→ **TASK OBJECTIVE**
Exactly reproduce the lines that follow.
-- Begin --
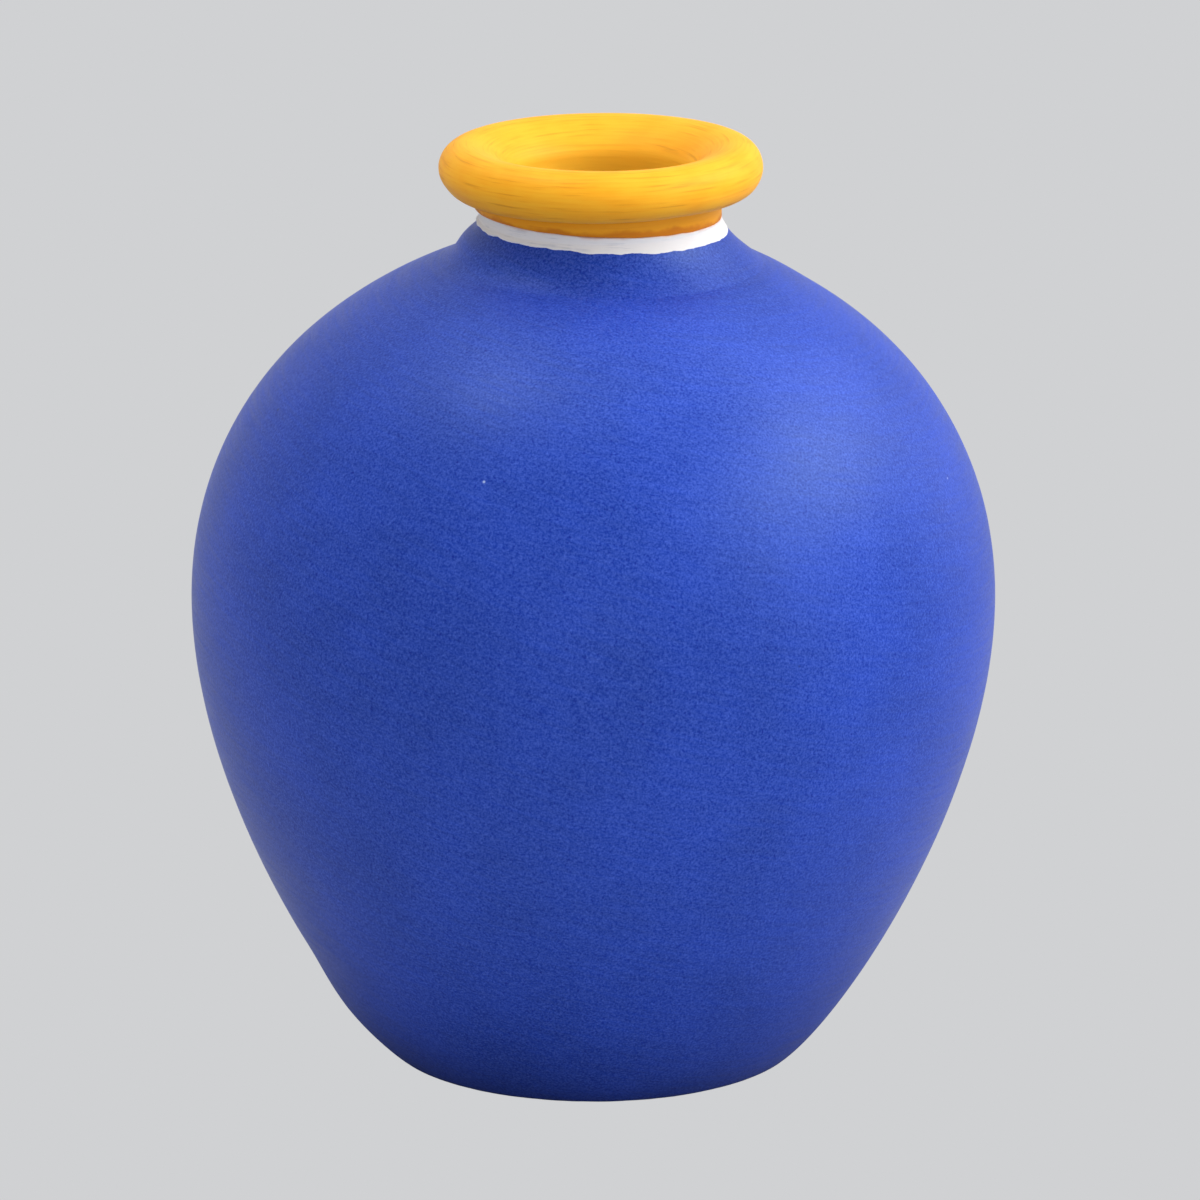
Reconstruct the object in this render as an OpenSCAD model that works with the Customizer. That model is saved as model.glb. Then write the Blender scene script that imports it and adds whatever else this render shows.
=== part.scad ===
// Painted terracotta water jar: a round-bellied body on a small flat foot, a short neck
// set a little off the body's axis, and a thick rolled rim. Millimetres, +Z up, with the
// origin on the floor under the centre of the body.
//
// The fired clay is drawn in the stages in which a potter makes and joins it: a floor slab,
// two thrown halves of the body that meet at the belly, a neck collar and a rolled rim.
// Over it lie three coats of paint: blue on the body, a white band, and yellow on the rim.

/* [Body] */
// Radius of the clay at its widest
belly_r = 129.1; // [120:0.1:140]
// Height of the widest place, where the two thrown halves meet
belly_z = 151.2; // [135:0.1:165]
// How far the curve of the belly pulls down below its widest place
belly_drop = 64.5; // [50:0.5:75]
// How far the curve of the belly pulls up above its widest place
belly_rise = 31; // [20:0.5:45]
// Thickness of the thrown wall
wall_t = 7; // [5:0.1:8]

/* [Foot] */
// Radius of the flat that the jar stands on
foot_r = 62; // [50:0.5:72]
// Radius of the rounded edge of the foot
foot_round = 8; // [4:0.5:12]
// Angle above the floor at which the wall leaves the foot
foot_lean = 40.5; // [32:0.5:50]
// How far the wall runs out in that direction before it turns up
foot_reach = 21; // [10:0.5:35]
// Thickness of the floor slab
base_t = 9; // [6:0.5:14]

/* [Shoulder] */
// Radius at which the curve of the shoulder ends in the plain slope under the neck
shoulder_r = 52; // [50:0.5:58]
// Height of the shoulder there
shoulder_z = 260.3; // [250:0.1:275]
// Fall of the shoulder there, in degrees below level
shoulder_slope = 22.9; // [18:0.1:27]
// How far the shoulder runs out in that direction before it turns down
shoulder_reach = 70.5; // [55:0.5:80]
// Radius of the hole under the neck
hole_r = 34; // [31:0.5:36]

/* [Neck] */
// How far the neck and rim stand off the axis of the body, towards +X
neck_shift = 2.4; // [0:0.1:3]
// Radius of the neck outside
neck_r = 38; // [37:0.1:40]
// Radius of the skirt's foot, on the slope of the shoulder
skirt_r = 46.9; // [44:0.1:48.5]
// Height of the skirt's top above the end of the shoulder's curve
skirt_h = 15.5; // [12:0.1:17]
// How far below its top, as a share of its height, the skirt bends out from the neck
skirt_bend = 0.2; // [0.1:0.05:0.5]
// Radius of the clay in the throat
throat_r = 28.4; // [24:0.1:30]
// Length of the straight throat, below the edge of the rim's inner slope
throat_len = 13.5; // [10:0.5:15]

/* [Rim] */
// How far the middle of the roll stands outside the neck
roll_out = 5.2; // [3.5:0.1:6.5]
// Height of the middle of the roll above the end of the shoulder's curve
rim_rise = 31.8; // [29:0.1:34]
// Width of the clay roll
roll_w = 16.1; // [14:0.1:18]
// Height of the clay roll
roll_h = 15; // [13:0.1:17]
// Depth, below the rim's top, of the edge where its inner slope meets the throat
slope_drop = 9; // [7:0.1:10]
// Steepness of the inner slope at that edge, in degrees
slope_lean = 60; // [45:1:75]
// How far the inner slope runs up in that direction before it turns level
slope_reach = 8; // [5:0.5:9]
// How far the top of the rim runs level towards the mouth
crest_run = 2; // [1:0.2:4]

/* [Paint] */
// Thickness of the blue and the yellow coat
coat_t = 0.4; // [0.3:0.05:0.6]
// Thickness of the white band
band_t = 0.6; // [0.4:0.05:0.9]
// Height of the white band's lower edge above the end of the shoulder's curve
band_rise = 12.1; // [10:0.1:13]
// Width of the white band, up and down
band_w = 5.6; // [4:0.1:6.5]
// Height above the floor at which the blue coat starts
coat_clear = 0.8; // [0.5:0.1:2]
// How far above the lower end of the throat the yellow coat stops
lining_short = 1.5; // [0.5:0.1:6]

/* [Joints] */
// Height of the ridge that keys the upper half into the lower half
key_h = 2; // [1:0.1:3]
// Share of the wall, on each side of the ridge, that is left flat
key_land = 0.2; // [0.1:0.05:0.35]

/* [Hidden] */
$fn = 96;
arc_steps = 8;        // points along a short arc
curve_steps = 28;     // points along each long curve of the body
roll_steps = 24;      // points round the outer half of the roll
grip = 1;             // a cutting body reaches this far past what it cuts

slope_tan = tan(shoulder_slope);
seat_in = hole_r - neck_shift - grip;      // the plain slope runs in to here, inside the hole
rim_r = neck_r + roll_out;                 // radius of the middle of the roll
rim_z = shoulder_z + rim_rise;
rim_top = rim_z + roll_h / 2;
throat_edge = rim_top - slope_drop;        // height of the edge of the inner slope
// The flat seat of the rim is where the underside of the roll runs into the neck
rim_seat = rim_z - roll_h / 2 * sqrt(1 - pow(2 * roll_out / roll_w, 2));
band_low = shoulder_z + band_rise;
band_top = band_low + band_w;
throat_low = throat_edge - throat_len;
lining_low = throat_low + lining_short;
far = 2 * belly_r;                         // wider than anything here

// Height of the plain slope of the shoulder at radius r
function slope_z(r) = shoulder_z + (shoulder_r - r) * slope_tan;

function curve3(a, b, c, d, steps) = [for (i = [0 : steps]) let (t = i / steps, u = 1 - t)
    u * u * u * a + 3 * u * u * t * b + 3 * u * t * t * c + t * t * t * d];
function curve2(a, b, c, steps) = [for (i = [0 : steps]) let (t = i / steps, u = 1 - t)
    u * u * a + 2 * u * t * b + t * t * c];
function tail(path) = [for (i = [1 : len(path) - 1]) path[i]];
function reversed(path) = [for (i = [len(path) - 1 : -1 : 0]) path[i]];

// A path that climbs with the outside on its right, moved outwards by d
function moved_out(path, d) = [for (i = [0 : len(path) - 1])
    let (run = path[min(i + 1, len(path) - 1)] - path[max(i - 1, 0)])
    path[i] + d / norm(run) * [run[1], -run[0]]];

// The clay outside, as radius and height: foot edge, lower curve, upper curve, plain slope
foot_edge = [for (i = [0 : arc_steps]) let (a = foot_lean * i / arc_steps)
    [foot_r + foot_round * sin(a), foot_round * (1 - cos(a))]];
foot_end = foot_edge[arc_steps];
belly = [belly_r, belly_z];
shoulder_end = [shoulder_r, shoulder_z];
lower_curve = curve3(foot_end, foot_end + foot_reach * [cos(foot_lean), sin(foot_lean)],
                     belly - [0, belly_drop], belly, curve_steps);
upper_curve = curve3(belly, belly + [0, belly_rise],
                     shoulder_end + shoulder_reach * [cos(shoulder_slope), -sin(shoulder_slope)],
                     shoulder_end, curve_steps);
lower_out = concat(foot_edge, tail(lower_curve));
upper_out = concat(upper_curve, [[seat_in, slope_z(seat_in)]]);
body_out = concat(lower_out, tail(upper_out));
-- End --
→ **WRITTEN RESPONSE**
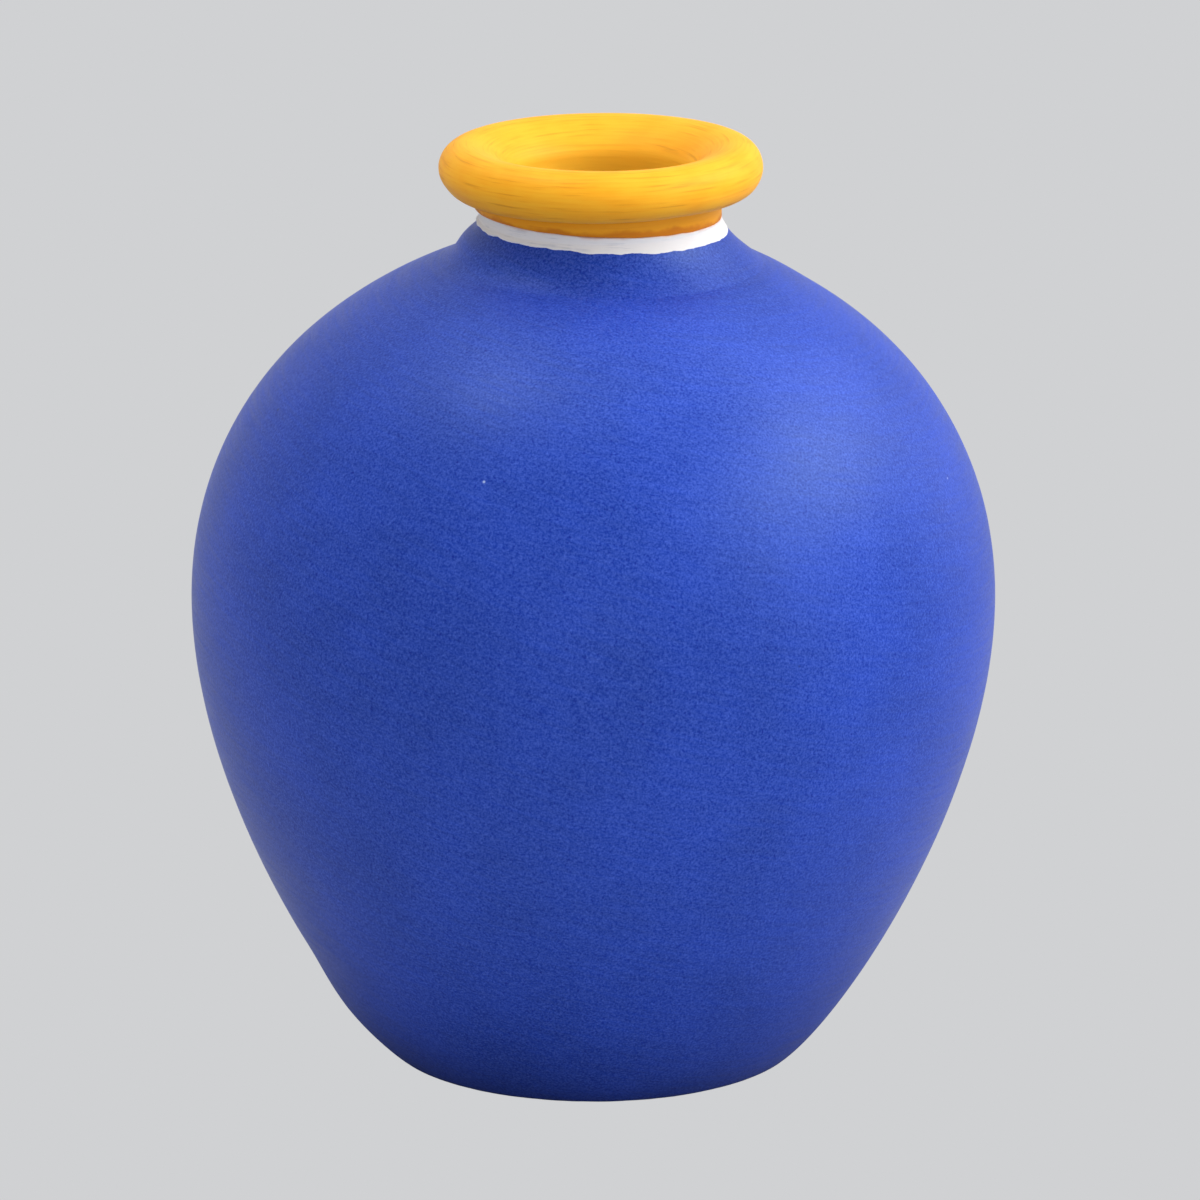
Reconstruct the object in this render as an OpenSCAD model that works with the Customizer. That model is saved as model.glb. Then write the Blender scene script that imports it and adds whatever else this render shows.
=== part.scad ===
// Painted terracotta water jar: a round-bellied body on a small flat foot, a short neck
// set a little off the body's axis, and a thick rolled rim. Millimetres, +Z up, with the
// origin on the floor under the centre of the body.
//
// The fired clay is drawn in the stages in which a potter makes and joins it: a floor slab,
// two thrown halves of the body that meet at the belly, a neck collar and a rolled rim.
// Over it lie three coats of paint: blue on the body, a white band, and yellow on the rim.

/* [Body] */
// Radius of the clay at its widest
belly_r = 129.1; // [120:0.1:140]
// Height of the widest place, where the two thrown halves meet
belly_z = 151.2; // [135:0.1:165]
// How far the curve of the belly pulls down below its widest place
belly_drop = 64.5; // [50:0.5:75]
// How far the curve of the belly pulls up above its widest place
belly_rise = 31; // [20:0.5:45]
// Thickness of the thrown wall
wall_t = 7; // [5:0.1:8]

/* [Foot] */
// Radius of the flat that the jar stands on
foot_r = 62; // [50:0.5:72]
// Radius of the rounded edge of the foot
foot_round = 8; // [4:0.5:12]
// Angle above the floor at which the wall leaves the foot
foot_lean = 40.5; // [32:0.5:50]
// How far the wall runs out in that direction before it turns up
foot_reach = 21; // [10:0.5:35]
// Thickness of the floor slab
base_t = 9; // [6:0.5:14]

/* [Shoulder] */
// Radius at which the curve of the shoulder ends in the plain slope under the neck
shoulder_r = 52; // [50:0.5:58]
// Height of the shoulder there
shoulder_z = 260.3; // [250:0.1:275]
// Fall of the shoulder there, in degrees below level
shoulder_slope = 22.9; // [18:0.1:27]
// How far the shoulder runs out in that direction before it turns down
shoulder_reach = 70.5; // [55:0.5:80]
// Radius of the hole under the neck
hole_r = 34; // [31:0.5:36]

/* [Neck] */
// How far the neck and rim stand off the axis of the body, towards +X
neck_shift = 2.4; // [0:0.1:3]
// Radius of the neck outside
neck_r = 38; // [37:0.1:40]
// Radius of the skirt's foot, on the slope of the shoulder
skirt_r = 46.9; // [44:0.1:48.5]
// Height of the skirt's top above the end of the shoulder's curve
skirt_h = 15.5; // [12:0.1:17]
// How far below its top, as a share of its height, the skirt bends out from the neck
skirt_bend = 0.2; // [0.1:0.05:0.5]
// Radius of the clay in the throat
throat_r = 28.4; // [24:0.1:30]
// Length of the straight throat, below the edge of the rim's inner slope
throat_len = 13.5; // [10:0.5:15]

/* [Rim] */
// How far the middle of the roll stands outside the neck
roll_out = 5.2; // [3.5:0.1:6.5]
// Height of the middle of the roll above the end of the shoulder's curve
rim_rise = 31.8; // [29:0.1:34]
// Width of the clay roll
roll_w = 16.1; // [14:0.1:18]
// Height of the clay roll
roll_h = 15; // [13:0.1:17]
// Depth, below the rim's top, of the edge where its inner slope meets the throat
slope_drop = 9; // [7:0.1:10]
// Steepness of the inner slope at that edge, in degrees
slope_lean = 60; // [45:1:75]
// How far the inner slope runs up in that direction before it turns level
slope_reach = 8; // [5:0.5:9]
// How far the top of the rim runs level towards the mouth
crest_run = 2; // [1:0.2:4]

/* [Paint] */
// Thickness of the blue and the yellow coat
coat_t = 0.4; // [0.3:0.05:0.6]
// Thickness of the white band
band_t = 0.6; // [0.4:0.05:0.9]
// Height of the white band's lower edge above the end of the shoulder's curve
band_rise = 12.1; // [10:0.1:13]
// Width of the white band, up and down
band_w = 5.6; // [4:0.1:6.5]
// Height above the floor at which the blue coat starts
coat_clear = 0.8; // [0.5:0.1:2]
// How far above the lower end of the throat the yellow coat stops
lining_short = 1.5; // [0.5:0.1:6]

/* [Joints] */
// Height of the ridge that keys the upper half into the lower half
key_h = 2; // [1:0.1:3]
// Share of the wall, on each side of the ridge, that is left flat
key_land = 0.2; // [0.1:0.05:0.35]

/* [Hidden] */
$fn = 96;
arc_steps = 8;        // points along a short arc
curve_steps = 28;     // points along each long curve of the body
roll_steps = 24;      // points round the outer half of the roll
grip = 1;             // a cutting body reaches this far past what it cuts

slope_tan = tan(shoulder_slope);
seat_in = hole_r - neck_shift - grip;      // the plain slope runs in to here, inside the hole
rim_r = neck_r + roll_out;                 // radius of the middle of the roll
rim_z = shoulder_z + rim_rise;
rim_top = rim_z + roll_h / 2;
throat_edge = rim_top - slope_drop;        // height of the edge of the inner slope
// The flat seat of the rim is where the underside of the roll runs into the neck
rim_seat = rim_z - roll_h / 2 * sqrt(1 - pow(2 * roll_out / roll_w, 2));
band_low = shoulder_z + band_rise;
band_top = band_low + band_w;
throat_low = throat_edge - throat_len;
lining_low = throat_low + lining_short;
far = 2 * belly_r;                         // wider than anything here

// Height of the plain slope of the shoulder at radius r
function slope_z(r) = shoulder_z + (shoulder_r - r) * slope_tan;

function curve3(a, b, c, d, steps) = [for (i = [0 : steps]) let (t = i / steps, u = 1 - t)
    u * u * u * a + 3 * u * u * t * b + 3 * u * t * t * c + t * t * t * d];
function curve2(a, b, c, steps) = [for (i = [0 : steps]) let (t = i / steps, u = 1 - t)
    u * u * a + 2 * u * t * b + t * t * c];
function tail(path) = [for (i = [1 : len(path) - 1]) path[i]];
function reversed(path) = [for (i = [len(path) - 1 : -1 : 0]) path[i]];

// A path that climbs with the outside on its right, moved outwards by d
function moved_out(path, d) = [for (i = [0 : len(path) - 1])
    let (run = path[min(i + 1, len(path) - 1)] - path[max(i - 1, 0)])
    path[i] + d / norm(run) * [run[1], -run[0]]];

// The clay outside, as radius and height: foot edge, lower curve, upper curve, plain slope
foot_edge = [for (i = [0 : arc_steps]) let (a = foot_lean * i / arc_steps)
    [foot_r + foot_round * sin(a), foot_round * (1 - cos(a))]];
foot_end = foot_edge[arc_steps];
belly = [belly_r, belly_z];
shoulder_end = [shoulder_r, shoulder_z];
lower_curve = curve3(foot_end, foot_end + foot_reach * [cos(foot_lean), sin(foot_lean)],
                     belly - [0, belly_drop], belly, curve_steps);
upper_curve = curve3(belly, belly + [0, belly_rise],
                     shoulder_end + shoulder_reach * [cos(shoulder_slope), -sin(shoulder_slope)],
                     shoulder_end, curve_steps);
lower_out = concat(foot_edge, tail(lower_curve));
upper_out = concat(upper_curve, [[seat_in, slope_z(seat_in)]]);
body_out = concat(lower_out, tail(upper_out));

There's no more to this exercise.